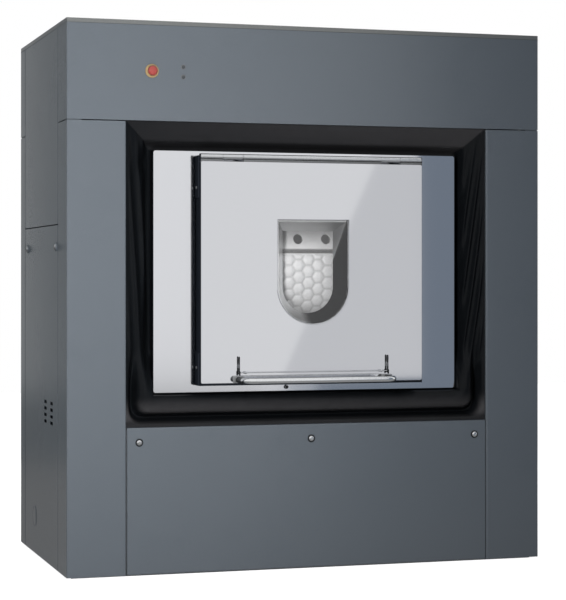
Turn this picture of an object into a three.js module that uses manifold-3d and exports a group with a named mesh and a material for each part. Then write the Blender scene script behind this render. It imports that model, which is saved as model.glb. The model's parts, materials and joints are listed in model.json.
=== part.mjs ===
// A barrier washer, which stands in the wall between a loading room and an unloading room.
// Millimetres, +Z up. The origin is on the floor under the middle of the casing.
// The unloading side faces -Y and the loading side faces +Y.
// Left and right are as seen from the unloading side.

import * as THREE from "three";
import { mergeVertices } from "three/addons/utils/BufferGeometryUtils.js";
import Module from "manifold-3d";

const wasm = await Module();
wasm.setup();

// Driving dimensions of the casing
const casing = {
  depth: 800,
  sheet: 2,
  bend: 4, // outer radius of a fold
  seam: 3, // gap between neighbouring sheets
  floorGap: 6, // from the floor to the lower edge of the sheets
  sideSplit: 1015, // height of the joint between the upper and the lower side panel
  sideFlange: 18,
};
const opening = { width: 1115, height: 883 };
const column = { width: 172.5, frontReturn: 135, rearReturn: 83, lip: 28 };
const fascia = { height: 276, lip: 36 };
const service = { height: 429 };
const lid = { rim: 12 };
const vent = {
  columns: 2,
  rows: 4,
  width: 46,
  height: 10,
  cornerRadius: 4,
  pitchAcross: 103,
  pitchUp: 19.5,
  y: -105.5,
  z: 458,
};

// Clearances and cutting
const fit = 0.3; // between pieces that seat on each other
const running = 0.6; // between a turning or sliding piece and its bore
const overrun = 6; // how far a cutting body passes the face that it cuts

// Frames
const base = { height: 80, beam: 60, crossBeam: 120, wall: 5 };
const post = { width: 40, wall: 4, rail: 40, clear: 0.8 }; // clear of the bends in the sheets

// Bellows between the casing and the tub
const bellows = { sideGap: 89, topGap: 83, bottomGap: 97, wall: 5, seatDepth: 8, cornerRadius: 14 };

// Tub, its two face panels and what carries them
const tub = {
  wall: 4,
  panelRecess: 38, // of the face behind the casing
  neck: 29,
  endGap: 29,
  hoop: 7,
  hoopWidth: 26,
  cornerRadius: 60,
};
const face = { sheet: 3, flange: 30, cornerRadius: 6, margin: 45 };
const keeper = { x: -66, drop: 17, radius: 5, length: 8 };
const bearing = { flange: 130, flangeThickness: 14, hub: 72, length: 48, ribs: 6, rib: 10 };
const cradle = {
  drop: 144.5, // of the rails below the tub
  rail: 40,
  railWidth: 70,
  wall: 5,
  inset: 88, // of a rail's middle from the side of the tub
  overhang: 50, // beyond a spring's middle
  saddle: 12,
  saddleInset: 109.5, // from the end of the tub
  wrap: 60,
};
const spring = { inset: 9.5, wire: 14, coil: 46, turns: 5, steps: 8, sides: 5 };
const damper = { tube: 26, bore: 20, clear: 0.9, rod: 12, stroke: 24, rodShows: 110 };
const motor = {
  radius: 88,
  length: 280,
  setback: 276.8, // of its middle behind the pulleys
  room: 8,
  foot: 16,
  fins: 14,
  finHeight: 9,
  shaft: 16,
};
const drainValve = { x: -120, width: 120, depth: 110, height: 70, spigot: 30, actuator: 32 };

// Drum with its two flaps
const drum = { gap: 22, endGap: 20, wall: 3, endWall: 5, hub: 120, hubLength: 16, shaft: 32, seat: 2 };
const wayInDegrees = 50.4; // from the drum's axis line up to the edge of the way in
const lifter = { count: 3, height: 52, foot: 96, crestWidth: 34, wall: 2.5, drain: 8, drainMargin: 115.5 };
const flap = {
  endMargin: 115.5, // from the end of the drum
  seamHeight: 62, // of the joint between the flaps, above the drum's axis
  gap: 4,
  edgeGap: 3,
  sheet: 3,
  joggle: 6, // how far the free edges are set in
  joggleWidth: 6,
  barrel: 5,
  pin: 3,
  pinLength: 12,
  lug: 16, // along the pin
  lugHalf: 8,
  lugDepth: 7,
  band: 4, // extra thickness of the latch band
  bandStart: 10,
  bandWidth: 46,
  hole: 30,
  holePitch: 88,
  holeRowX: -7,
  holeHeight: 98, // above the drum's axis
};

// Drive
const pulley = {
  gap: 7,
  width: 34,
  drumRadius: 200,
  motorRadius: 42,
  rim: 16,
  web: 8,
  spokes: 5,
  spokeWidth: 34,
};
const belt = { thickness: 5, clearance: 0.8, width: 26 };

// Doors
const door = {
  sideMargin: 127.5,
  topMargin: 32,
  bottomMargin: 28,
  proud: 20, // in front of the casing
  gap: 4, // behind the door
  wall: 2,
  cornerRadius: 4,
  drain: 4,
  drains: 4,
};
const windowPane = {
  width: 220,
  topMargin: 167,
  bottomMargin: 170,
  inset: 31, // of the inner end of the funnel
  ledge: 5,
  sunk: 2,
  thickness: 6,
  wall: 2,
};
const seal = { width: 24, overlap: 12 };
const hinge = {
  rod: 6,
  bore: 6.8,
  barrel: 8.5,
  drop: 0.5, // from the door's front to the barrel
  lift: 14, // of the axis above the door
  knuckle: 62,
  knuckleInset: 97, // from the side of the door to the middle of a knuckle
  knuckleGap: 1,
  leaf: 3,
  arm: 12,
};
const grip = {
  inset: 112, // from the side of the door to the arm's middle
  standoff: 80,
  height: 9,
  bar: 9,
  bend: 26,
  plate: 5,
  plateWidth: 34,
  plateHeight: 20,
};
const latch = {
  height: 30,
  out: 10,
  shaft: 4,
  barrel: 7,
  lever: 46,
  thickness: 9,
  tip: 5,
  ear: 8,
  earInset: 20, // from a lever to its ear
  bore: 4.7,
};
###
Your task is to repeat every line exactly.

Solution to the exercise:
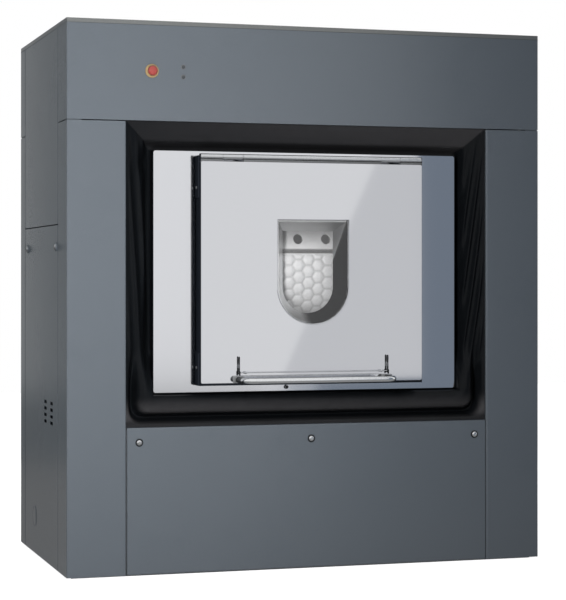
Turn this picture of an object into a three.js module that uses manifold-3d and exports a group with a named mesh and a material for each part. Then write the Blender scene script behind this render. It imports that model, which is saved as model.glb. The model's parts, materials and joints are listed in model.json.
=== part.mjs ===
// A barrier washer, which stands in the wall between a loading room and an unloading room.
// Millimetres, +Z up. The origin is on the floor under the middle of the casing.
// The unloading side faces -Y and the loading side faces +Y.
// Left and right are as seen from the unloading side.

import * as THREE from "three";
import { mergeVertices } from "three/addons/utils/BufferGeometryUtils.js";
import Module from "manifold-3d";

const wasm = await Module();
wasm.setup();

// Driving dimensions of the casing
const casing = {
  depth: 800,
  sheet: 2,
  bend: 4, // outer radius of a fold
  seam: 3, // gap between neighbouring sheets
  floorGap: 6, // from the floor to the lower edge of the sheets
  sideSplit: 1015, // height of the joint between the upper and the lower side panel
  sideFlange: 18,
};
const opening = { width: 1115, height: 883 };
const column = { width: 172.5, frontReturn: 135, rearReturn: 83, lip: 28 };
const fascia = { height: 276, lip: 36 };
const service = { height: 429 };
const lid = { rim: 12 };
const vent = {
  columns: 2,
  rows: 4,
  width: 46,
  height: 10,
  cornerRadius: 4,
  pitchAcross: 103,
  pitchUp: 19.5,
  y: -105.5,
  z: 458,
};

// Clearances and cutting
const fit = 0.3; // between pieces that seat on each other
const running = 0.6; // between a turning or sliding piece and its bore
const overrun = 6; // how far a cutting body passes the face that it cuts

// Frames
const base = { height: 80, beam: 60, crossBeam: 120, wall: 5 };
const post = { width: 40, wall: 4, rail: 40, clear: 0.8 }; // clear of the bends in the sheets

// Bellows between the casing and the tub
const bellows = { sideGap: 89, topGap: 83, bottomGap: 97, wall: 5, seatDepth: 8, cornerRadius: 14 };

// Tub, its two face panels and what carries them
const tub = {
  wall: 4,
  panelRecess: 38, // of the face behind the casing
  neck: 29,
  endGap: 29,
  hoop: 7,
  hoopWidth: 26,
  cornerRadius: 60,
};
const face = { sheet: 3, flange: 30, cornerRadius: 6, margin: 45 };
const keeper = { x: -66, drop: 17, radius: 5, length: 8 };
const bearing = { flange: 130, flangeThickness: 14, hub: 72, length: 48, ribs: 6, rib: 10 };
const cradle = {
  drop: 144.5, // of the rails below the tub
  rail: 40,
  railWidth: 70,
  wall: 5,
  inset: 88, // of a rail's middle from the side of the tub
  overhang: 50, // beyond a spring's middle
  saddle: 12,
  saddleInset: 109.5, // from the end of the tub
  wrap: 60,
};
const spring = { inset: 9.5, wire: 14, coil: 46, turns: 5, steps: 8, sides: 5 };
const damper = { tube: 26, bore: 20, clear: 0.9, rod: 12, stroke: 24, rodShows: 110 };
const motor = {
  radius: 88,
  length: 280,
  setback: 276.8, // of its middle behind the pulleys
  room: 8,
  foot: 16,
  fins: 14,
  finHeight: 9,
  shaft: 16,
};
const drainValve = { x: -120, width: 120, depth: 110, height: 70, spigot: 30, actuator: 32 };

// Drum with its two flaps
const drum = { gap: 22, endGap: 20, wall: 3, endWall: 5, hub: 120, hubLength: 16, shaft: 32, seat: 2 };
const wayInDegrees = 50.4; // from the drum's axis line up to the edge of the way in
const lifter = { count: 3, height: 52, foot: 96, crestWidth: 34, wall: 2.5, drain: 8, drainMargin: 115.5 };
const flap = {
  endMargin: 115.5, // from the end of the drum
  seamHeight: 62, // of the joint between the flaps, above the drum's axis
  gap: 4,
  edgeGap: 3,
  sheet: 3,
  joggle: 6, // how far the free edges are set in
  joggleWidth: 6,
  barrel: 5,
  pin: 3,
  pinLength: 12,
  lug: 16, // along the pin
  lugHalf: 8,
  lugDepth: 7,
  band: 4, // extra thickness of the latch band
  bandStart: 10,
  bandWidth: 46,
  hole: 30,
  holePitch: 88,
  holeRowX: -7,
  holeHeight: 98, // above the drum's axis
};

// Drive
const pulley = {
  gap: 7,
  width: 34,
  drumRadius: 200,
  motorRadius: 42,
  rim: 16,
  web: 8,
  spokes: 5,
  spokeWidth: 34,
};
const belt = { thickness: 5, clearance: 0.8, width: 26 };

// Doors
const door = {
  sideMargin: 127.5,
  topMargin: 32,
  bottomMargin: 28,
  proud: 20, // in front of the casing
  gap: 4, // behind the door
  wall: 2,
  cornerRadius: 4,
  drain: 4,
  drains: 4,
};
const windowPane = {
  width: 220,
  topMargin: 167,
  bottomMargin: 170,
  inset: 31, // of the inner end of the funnel
  ledge: 5,
  sunk: 2,
  thickness: 6,
  wall: 2,
};
const seal = { width: 24, overlap: 12 };
const hinge = {
  rod: 6,
  bore: 6.8,
  barrel: 8.5,
  drop: 0.5, // from the door's front to the barrel
  lift: 14, // of the axis above the door
  knuckle: 62,
  knuckleInset: 97, // from the side of the door to the middle of a knuckle
  knuckleGap: 1,
  leaf: 3,
  arm: 12,
};
const grip = {
  inset: 112, // from the side of the door to the arm's middle
  standoff: 80,
  height: 9,
  bar: 9,
  bend: 26,
  plate: 5,
  plateWidth: 34,
  plateHeight: 20,
};
const latch = {
  height: 30,
  out: 10,
  shaft: 4,
  barrel: 7,
  lever: 46,
  thickness: 9,
  tip: 5,
  ear: 8,
  earInset: 20, // from a lever to its ear
  bore: 4.7,
};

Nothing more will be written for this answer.